From all the evidence which has come down to us, it seems impossible to ascertain whether Mary desired to be released from Bothwell's power, and was glad when the release came, or whether she still loved him, and was planning a reunion, so soon as a reunion should be possible. One party at that time maintained, and a large class of writers and readers since have concurred in the opinion, that Mary was in love with Bothwell before Darnley's death; that she connived with him in the plan for Darnley's murder; that she was a consenting party to the abduction, and the spending of the ten days at Dunbar Castle, in his power; that the marriage was the end at which she herself, as well as Bothwell, had been all the time aiming; and then, when at last she surrendered herself to the prince's lords at Carberry Hill, it was only yielding unwillingly to the necessity of a temporary separation from her lawless husband, with a view of reinstating him in favor and power at the earliest opportunity.

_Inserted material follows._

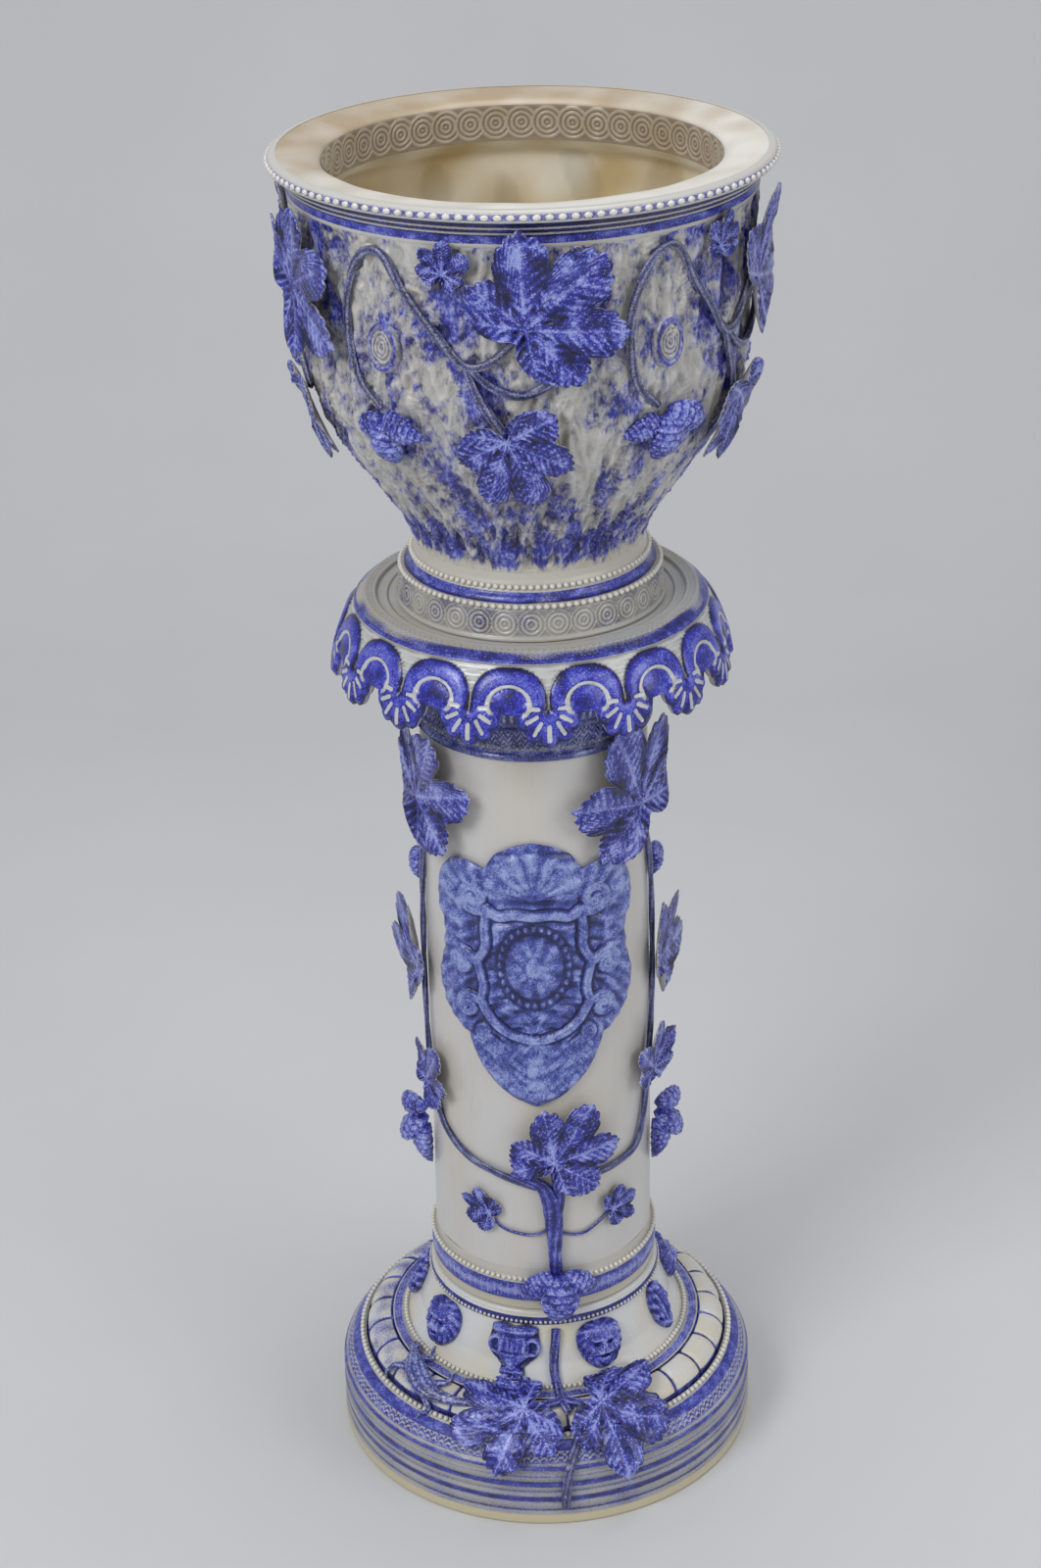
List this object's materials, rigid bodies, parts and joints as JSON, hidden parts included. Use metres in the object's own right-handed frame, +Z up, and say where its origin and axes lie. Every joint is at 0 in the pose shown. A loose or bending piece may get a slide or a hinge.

Another party, both among her people at the time and among the writers and readers who have since paid attention to her story, think that she never loved Bothwell, and that, though she valued his services as a bold and energetic soldier, she had no collusion with him whatever in respect to Darnley's murder. They think that, though she must have felt in some sense relieved of a burden by Darnley's death, she did not in any degree aid in or justify the crime, and that she had no reason for supposing that Bothwell had any share in the commission of it. They think, also, that her consenting to marry Bothwell is to be accounted for by her natural desire to seek shelter, under some wing or other, from the terrible storms which were raging around her; and being deserted, as she thought, by every body else, and moved by his passionate love and devotion, she imprudently gave herself to him; that she lamented the act as soon as it was done, but that it was then too late to retrieve the step; and that, harassed and in despair, she knew not what to do, but that she hailed the rising of her nobles as affording the only promise of deliverance, and came forth from Dunbar to meet them with the secret purpose of delivering herself into their hands.